- [WRITTEN INSTRUCTION] Restate each of the lines given below, word for word.

- [DATASET CONTENT]
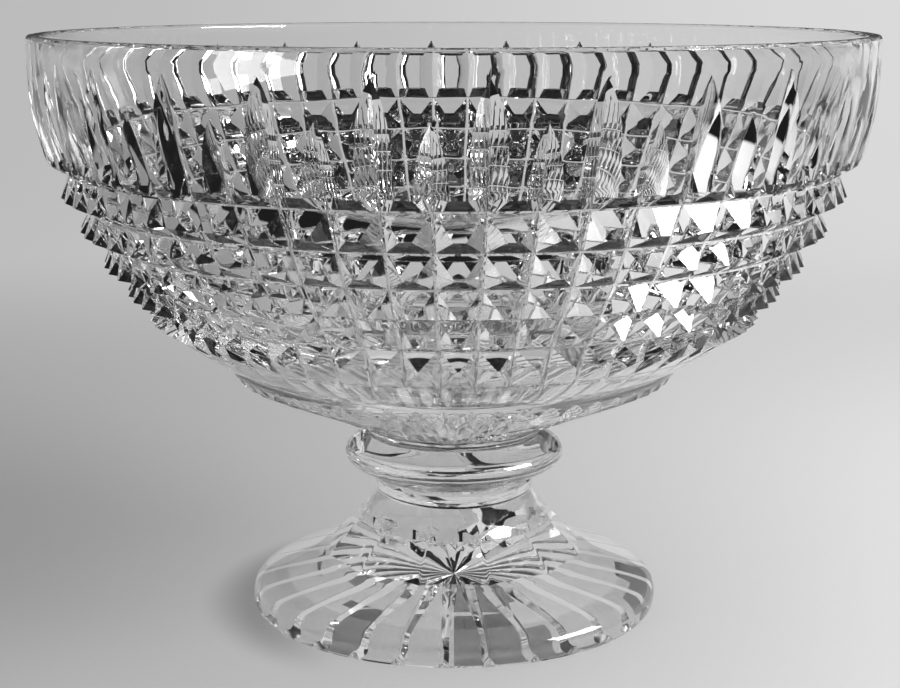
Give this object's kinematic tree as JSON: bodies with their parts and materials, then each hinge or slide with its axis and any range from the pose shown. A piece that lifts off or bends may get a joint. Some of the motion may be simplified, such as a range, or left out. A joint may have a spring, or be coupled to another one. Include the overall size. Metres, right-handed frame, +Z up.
{
  "type": "footed trifle bowl",
  "caption": "Footed trifle bowl in cut crystal: a deep bowl with pointed band cuts, rows of diamond cutting and a fluted underside, on a knop disc and a star-cut panelled foot.",
  "frame": {"origin": "centre of the foot's underside, on the surface that the bowl stands on", "axes": "+Z up along the bowl's axis of revolution; the pictured side faces -Y, with +X to the viewer's right"},
  "size_m": [0.25, 0.25, 0.1767],
  "materials": {
    "crystal": "polished"
  },
  "bodies": {
    "root": {"bowl": "crystal", "knop": "crystal", "foot": "crystal"}
  },
  "joints": []
}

- [ANSWER TO THE TASK]
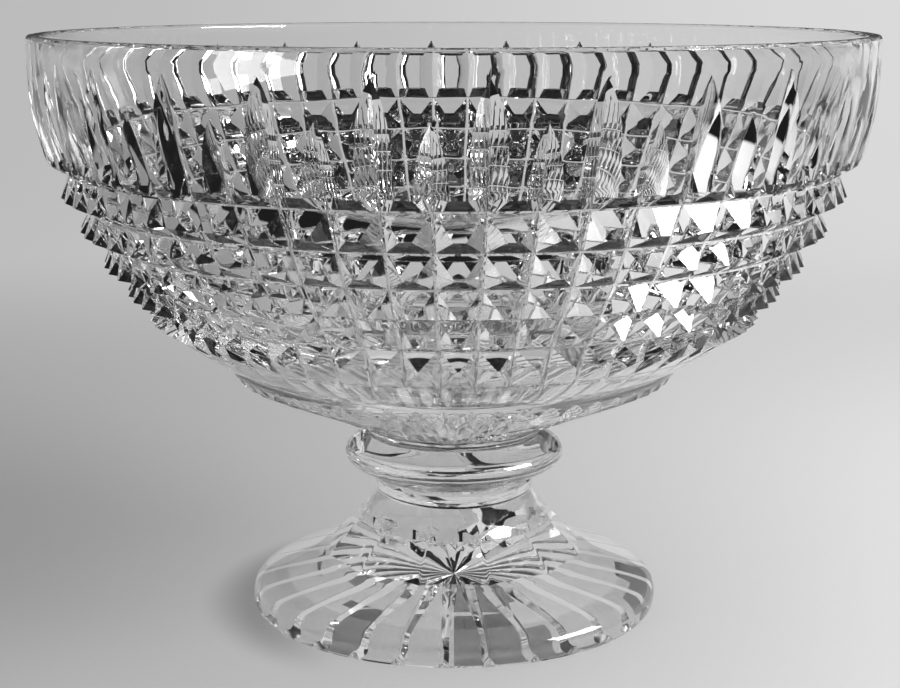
Give this object's kinematic tree as JSON: bodies with their parts and materials, then each hinge or slide with its axis and any range from the pose shown. A piece that lifts off or bends may get a joint. Some of the motion may be simplified, such as a range, or left out. A joint may have a spring, or be coupled to another one. Include the overall size. Metres, right-handed frame, +Z up.
{
  "type": "footed trifle bowl",
  "caption": "Footed trifle bowl in cut crystal: a deep bowl with pointed band cuts, rows of diamond cutting and a fluted underside, on a knop disc and a star-cut panelled foot.",
  "frame": {"origin": "centre of the foot's underside, on the surface that the bowl stands on", "axes": "+Z up along the bowl's axis of revolution; the pictured side faces -Y, with +X to the viewer's right"},
  "size_m": [0.25, 0.25, 0.1767],
  "materials": {
    "crystal": "polished"
  },
  "bodies": {
    "root": {"bowl": "crystal", "knop": "crystal", "foot": "crystal"}
  },
  "joints": []
}